-------- Data provided --------
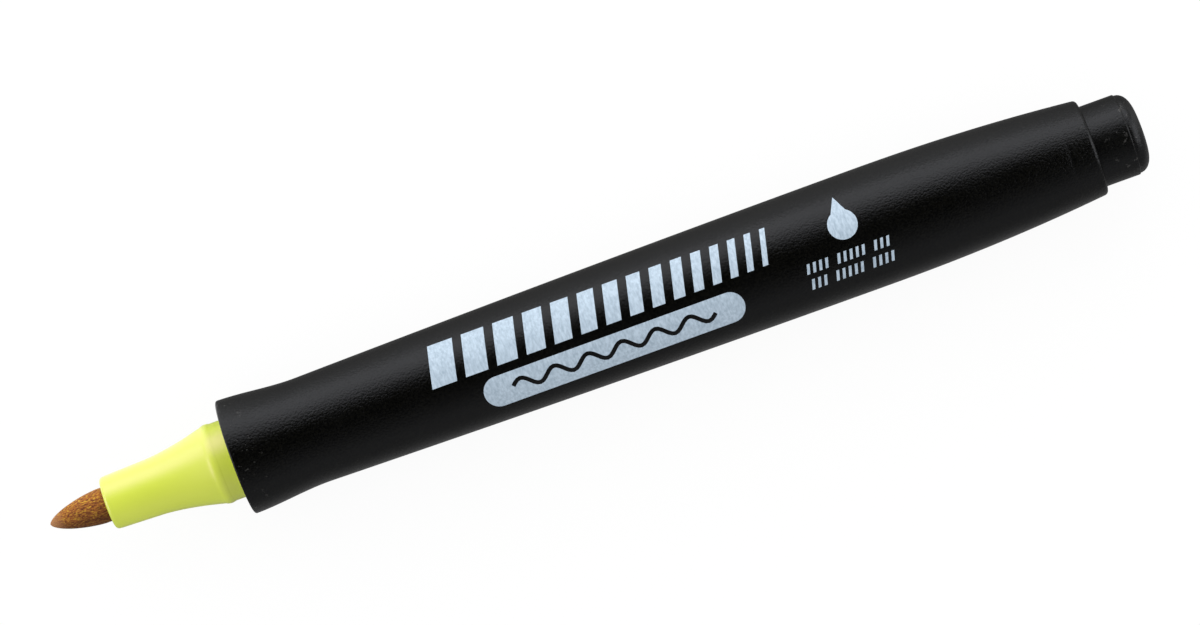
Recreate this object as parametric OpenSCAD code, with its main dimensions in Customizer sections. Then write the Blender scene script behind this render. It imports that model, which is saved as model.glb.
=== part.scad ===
// Fibre-tip marker with its cap off, lying on its side.
// Millimetres. +X runs along the pen from the nib to the tail, +Z is up, and the
// origin is on the pen's axis in the plane of the barrel's front rim.

/* [Barrel] */
// Length of the barrel from its front rim to its rear rim
barrel_l = 105; // [98:0.5:115]
// Diameter at the front rim
mouth_d = 13.8; // [13.4:0.1:15]
// Diameter at the waist, where the fingers hold
waist_d = 12.6; // [12.4:0.1:13.2]
// Distance of the waist from the front rim
waist_x = 9.6; // [7:0.1:14]
// Largest diameter
belly_d = 14; // [13.4:0.1:15]
// Distance of the largest diameter from the front rim
belly_x = 78.5; // [60:0.5:84]
// Diameter at the rear rim
tail_d = 11.4; // [11:0.1:12]
// Exponent of the swell from the waist to the belly
swell_curve = 1.8; // [1.4:0.05:2.4]
// Exponent of the taper from the belly to the rear rim
taper_curve = 2.1; // [1.6:0.05:3]
// Corner radius of the front rim
front_round = 0.25; // [0.1:0.05:0.4]
// Corner radius of the rear rim
rear_round = 0.5; // [0.2:0.05:0.6]

/* [Bore] */
// Diameter of the bore where the nose holder is pressed in
bore_d = 10.4; // [10.2:0.1:10.6]
// Diameter that the drafted bore has shrunk to at its rear end
bore_rear_d = 10; // [9.7:0.1:10.1]
// Number of ribs that hold the reservoir off the wall and leave air channels
rib_n = 6; // [4:1:8]
// Width of one rib
rib_w = 0.9; // [0.6:0.1:1.4]

/* [Nose holder] */
// Length of the holder ahead of the barrel's front rim
nose_l = 15.7; // [14:0.1:18]
// Diameter of the holder's front face
tip_d = 6.3; // [6.1:0.1:6.6]
// Diameter where the straight part ends and the flare starts
throat_d = 6.7; // [6.6:0.1:7.4]
// Length of the straight part
throat_l = 5.6; // [4:0.1:7]
// Diameter where the flare runs into the snap bead
brow_d = 9.26; // [9:0.02:9.4]
// Exponent of the flare
flare_curve = 1.67; // [1.4:0.01:2.4]
// Corner radius of the front face
tip_round = 0.45; // [0.2:0.05:0.6]
// Diameter of the snap bead that holds the cap
bead_d = 9.6; // [9.56:0.02:9.8]
// Distance of the bead's crest from the barrel's front rim
bead_x = 2.1; // [1.8:0.1:3]
// Radius of the bead's section
bead_round = 1.4; // [1:0.1:1.8]
// Diameter of the collar that the cap's skirt fits
collar_d = 9.4; // [9.2:0.05:9.45]
// Diameter of the flange that closes the barrel's mouth
flange_d = 11.2; // [11:0.1:11.8]
// Thickness of the flange
flange_t = 1.2; // [0.8:0.1:2]
// Length of the skirt behind the barrel's front rim
skirt_l = 13; // [11:0.5:16]
// Distance of the locking ring from the front rim
lock_x = 5; // [3.5:0.1:6.5]
// Length of the tight bore that grips the nib
grip_l = 10.7; // [8:0.1:12]
// Number of vent grooves along the nib, and of guide fins behind it
vent_n = 4; // [3:1:6]
// Width of one vent groove
vent_w = 0.8; // [0.5:0.1:1]
// Depth of one vent groove
vent_deep = 0.4; // [0.2:0.05:0.5]
// Thickness of one guide fin
fin_t = 0.7; // [0.5:0.1:1]
// How far the guide fins reach behind the barrel's front rim
fin_x = 5.6; // [4.5:0.1:7]

/* [Nib] */
// Diameter of the nib's rod
nib_d = 4.1; // [3.9:0.05:4.2]
// How far the nib stands out of the holder
nib_out = 7.05; // [5:0.05:9]
// Length of the ground bullet point
point_l = 6.3; // [4:0.1:8]
// Distance from the front rim to the start of the ground tail
tail_x = 3.5; // [1:0.1:4.2]
// Diameter at the end of the tail
tail_end_d = 1.2; // [0.8:0.1:1.8]
// How far the tail reaches into the reservoir
tail_in = 9.4; // [6:0.1:14]

/* [Reservoir] */
// Diameter of the wrapped reservoir
wad_d = 8.7; // [8.3:0.1:8.8]
// Thickness of the film round the fibre
film_t = 0.12; // [0.08:0.02:0.3]

/* [End plug] */
// Diameter of the post that the cap is put on
post_d = 9.72; // [9.4:0.02:10]
// Length of the post's straight wall
post_l = 4.15; // [3:0.05:6]
// Step on each side between the post and its rounded end
post_step = 0.15; // [0.05:0.05:0.3]
// Length of the rounded end
dome_l = 1.7; // [1.2:0.05:2.6]
// Diameter of the barrel's bore that takes the spigot
socket_d = 9.1; // [8.9:0.1:9.2]
// Length of the spigot inside the barrel
spigot_l = 10.5; // [8:0.5:13]
// Wall of the plug
plug_wall = 1.1; // [0.8:0.1:1.5]

/* [Fits] */
// Clearance on each side of a piece that can be drawn out
draw_gap = 0.03; // [0.02:0.01:0.06]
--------
• Written task:
Write the whole listing out again. Keep every line exactly as it is.

• Exercise answer:
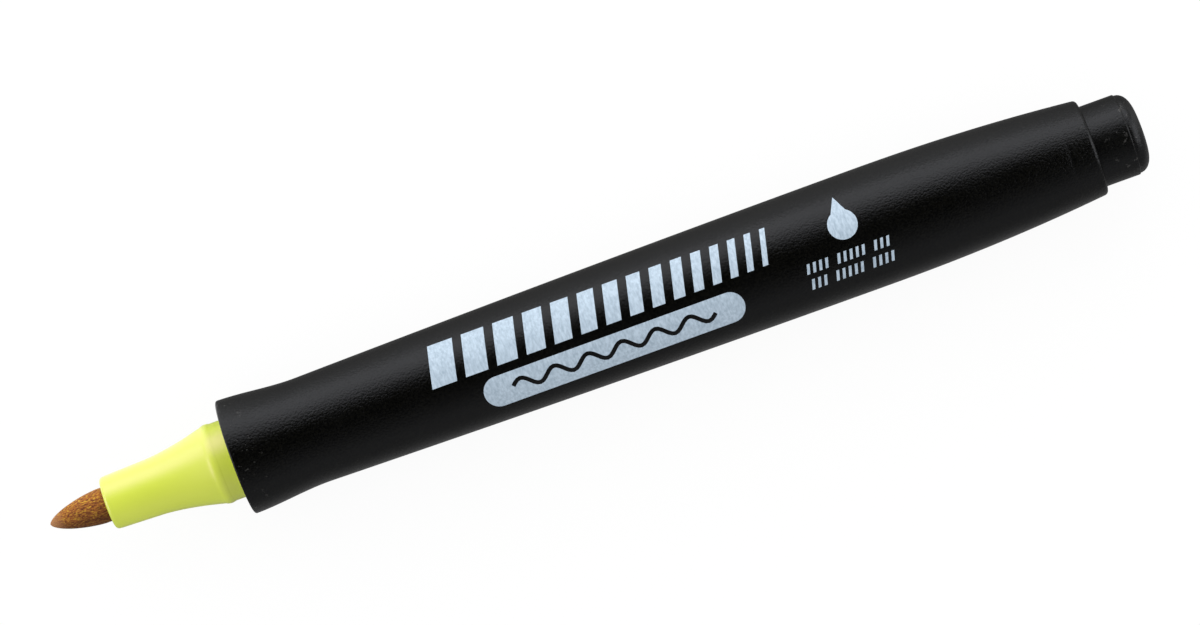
Recreate this object as parametric OpenSCAD code, with its main dimensions in Customizer sections. Then write the Blender scene script behind this render. It imports that model, which is saved as model.glb.
=== part.scad ===
// Fibre-tip marker with its cap off, lying on its side.
// Millimetres. +X runs along the pen from the nib to the tail, +Z is up, and the
// origin is on the pen's axis in the plane of the barrel's front rim.

/* [Barrel] */
// Length of the barrel from its front rim to its rear rim
barrel_l = 105; // [98:0.5:115]
// Diameter at the front rim
mouth_d = 13.8; // [13.4:0.1:15]
// Diameter at the waist, where the fingers hold
waist_d = 12.6; // [12.4:0.1:13.2]
// Distance of the waist from the front rim
waist_x = 9.6; // [7:0.1:14]
// Largest diameter
belly_d = 14; // [13.4:0.1:15]
// Distance of the largest diameter from the front rim
belly_x = 78.5; // [60:0.5:84]
// Diameter at the rear rim
tail_d = 11.4; // [11:0.1:12]
// Exponent of the swell from the waist to the belly
swell_curve = 1.8; // [1.4:0.05:2.4]
// Exponent of the taper from the belly to the rear rim
taper_curve = 2.1; // [1.6:0.05:3]
// Corner radius of the front rim
front_round = 0.25; // [0.1:0.05:0.4]
// Corner radius of the rear rim
rear_round = 0.5; // [0.2:0.05:0.6]

/* [Bore] */
// Diameter of the bore where the nose holder is pressed in
bore_d = 10.4; // [10.2:0.1:10.6]
// Diameter that the drafted bore has shrunk to at its rear end
bore_rear_d = 10; // [9.7:0.1:10.1]
// Number of ribs that hold the reservoir off the wall and leave air channels
rib_n = 6; // [4:1:8]
// Width of one rib
rib_w = 0.9; // [0.6:0.1:1.4]

/* [Nose holder] */
// Length of the holder ahead of the barrel's front rim
nose_l = 15.7; // [14:0.1:18]
// Diameter of the holder's front face
tip_d = 6.3; // [6.1:0.1:6.6]
// Diameter where the straight part ends and the flare starts
throat_d = 6.7; // [6.6:0.1:7.4]
// Length of the straight part
throat_l = 5.6; // [4:0.1:7]
// Diameter where the flare runs into the snap bead
brow_d = 9.26; // [9:0.02:9.4]
// Exponent of the flare
flare_curve = 1.67; // [1.4:0.01:2.4]
// Corner radius of the front face
tip_round = 0.45; // [0.2:0.05:0.6]
// Diameter of the snap bead that holds the cap
bead_d = 9.6; // [9.56:0.02:9.8]
// Distance of the bead's crest from the barrel's front rim
bead_x = 2.1; // [1.8:0.1:3]
// Radius of the bead's section
bead_round = 1.4; // [1:0.1:1.8]
// Diameter of the collar that the cap's skirt fits
collar_d = 9.4; // [9.2:0.05:9.45]
// Diameter of the flange that closes the barrel's mouth
flange_d = 11.2; // [11:0.1:11.8]
// Thickness of the flange
flange_t = 1.2; // [0.8:0.1:2]
// Length of the skirt behind the barrel's front rim
skirt_l = 13; // [11:0.5:16]
// Distance of the locking ring from the front rim
lock_x = 5; // [3.5:0.1:6.5]
// Length of the tight bore that grips the nib
grip_l = 10.7; // [8:0.1:12]
// Number of vent grooves along the nib, and of guide fins behind it
vent_n = 4; // [3:1:6]
// Width of one vent groove
vent_w = 0.8; // [0.5:0.1:1]
// Depth of one vent groove
vent_deep = 0.4; // [0.2:0.05:0.5]
// Thickness of one guide fin
fin_t = 0.7; // [0.5:0.1:1]
// How far the guide fins reach behind the barrel's front rim
fin_x = 5.6; // [4.5:0.1:7]

/* [Nib] */
// Diameter of the nib's rod
nib_d = 4.1; // [3.9:0.05:4.2]
// How far the nib stands out of the holder
nib_out = 7.05; // [5:0.05:9]
// Length of the ground bullet point
point_l = 6.3; // [4:0.1:8]
// Distance from the front rim to the start of the ground tail
tail_x = 3.5; // [1:0.1:4.2]
// Diameter at the end of the tail
tail_end_d = 1.2; // [0.8:0.1:1.8]
// How far the tail reaches into the reservoir
tail_in = 9.4; // [6:0.1:14]

/* [Reservoir] */
// Diameter of the wrapped reservoir
wad_d = 8.7; // [8.3:0.1:8.8]
// Thickness of the film round the fibre
film_t = 0.12; // [0.08:0.02:0.3]

/* [End plug] */
// Diameter of the post that the cap is put on
post_d = 9.72; // [9.4:0.02:10]
// Length of the post's straight wall
post_l = 4.15; // [3:0.05:6]
// Step on each side between the post and its rounded end
post_step = 0.15; // [0.05:0.05:0.3]
// Length of the rounded end
dome_l = 1.7; // [1.2:0.05:2.6]
// Diameter of the barrel's bore that takes the spigot
socket_d = 9.1; // [8.9:0.1:9.2]
// Length of the spigot inside the barrel
spigot_l = 10.5; // [8:0.5:13]
// Wall of the plug
plug_wall = 1.1; // [0.8:0.1:1.5]

/* [Fits] */
// Clearance on each side of a piece that can be drawn out
draw_gap = 0.03; // [0.02:0.01:0.06]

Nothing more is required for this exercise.